For many of the nearly 100,000 spectators like Nancy and Larry Stillwell it is all about strategy to get the best spot. For many of the nearly 100,000 spectators like Nancy and Larry Stillwell it is all about strategy to get the best spot.
By WHITNEY GOOD
6 News Reporter

GATLINBURG (WATE) - The sidewalks are filling up in Gatlinburg for the 39th annual July Fourth midnight parade.

City officials say they expect thousands of people to watch the parade.

People have been saving their spots since Wednesday to get the best view of the first Independence Day parade in the country.

"We plan it out the night before. Get up at the crack of dawn," said Nancy Stillwell from Illinois.

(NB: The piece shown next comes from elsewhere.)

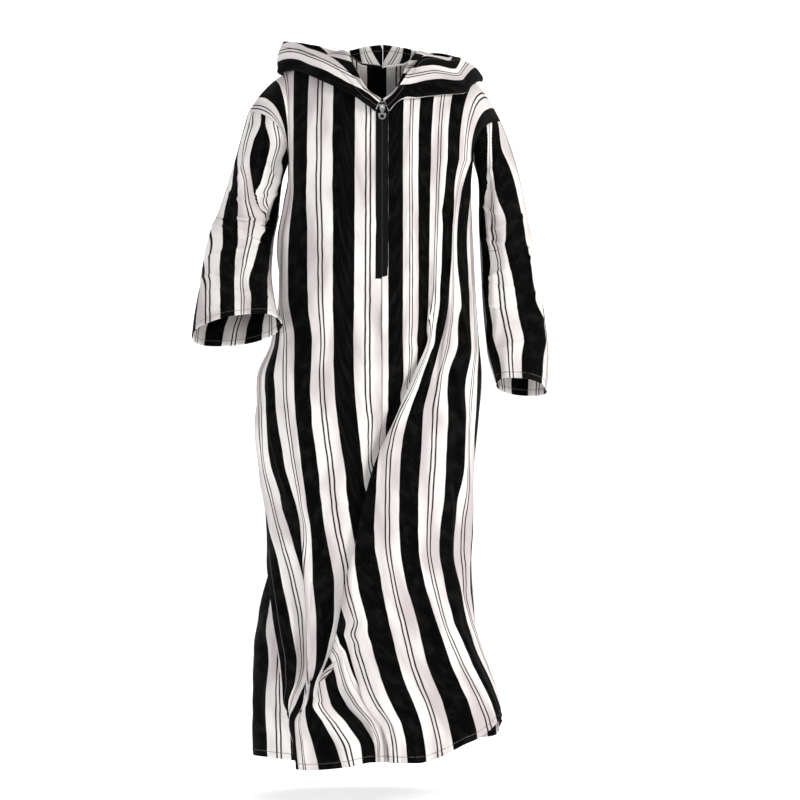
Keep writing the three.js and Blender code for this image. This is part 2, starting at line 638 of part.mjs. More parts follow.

For many of the nearly 100,000 spectators like Nancy and Larry Stillwell it is all about strategy to get the best spot.

"When we find it, we stop, I haul out, plop them down and we go back to the hotel," said Nancy Stillwell.

Local shop owners like Jeanette Peterson at Coffee and Company say they grow to expect it but are never really surprised at how early people start showing up. 

"That is just the funniest thing on the planet to me coming from other places and the neat thing is nobody messes with their chairs," she said.

She says the holiday traffic is always good business for the city.

"It's very good for the local businesses. It's very good for the economy. People are having fun. It's a party but it's very family oriented," she said.

The parade puts a spotlight on the armed forces to help celebrate our nations history and the men and women who have fought for it.

"I like the military theme. I was in the army 28 years and I seen this time they're going to honor the women," said Harold Goldsmith from Kentucky.

For many the parade is a tradition they say will last for many years to come.

'This is my 39th year coming here. Even if we go to California or Florida we have to come back here for at least a week or 10 days," said Larry Stillwell.

Retired Army Staff Sargent Heath Calhoun is the Grand Marshal for the parade this year. He competed in the 2014 Winter Paralympics in Sochi.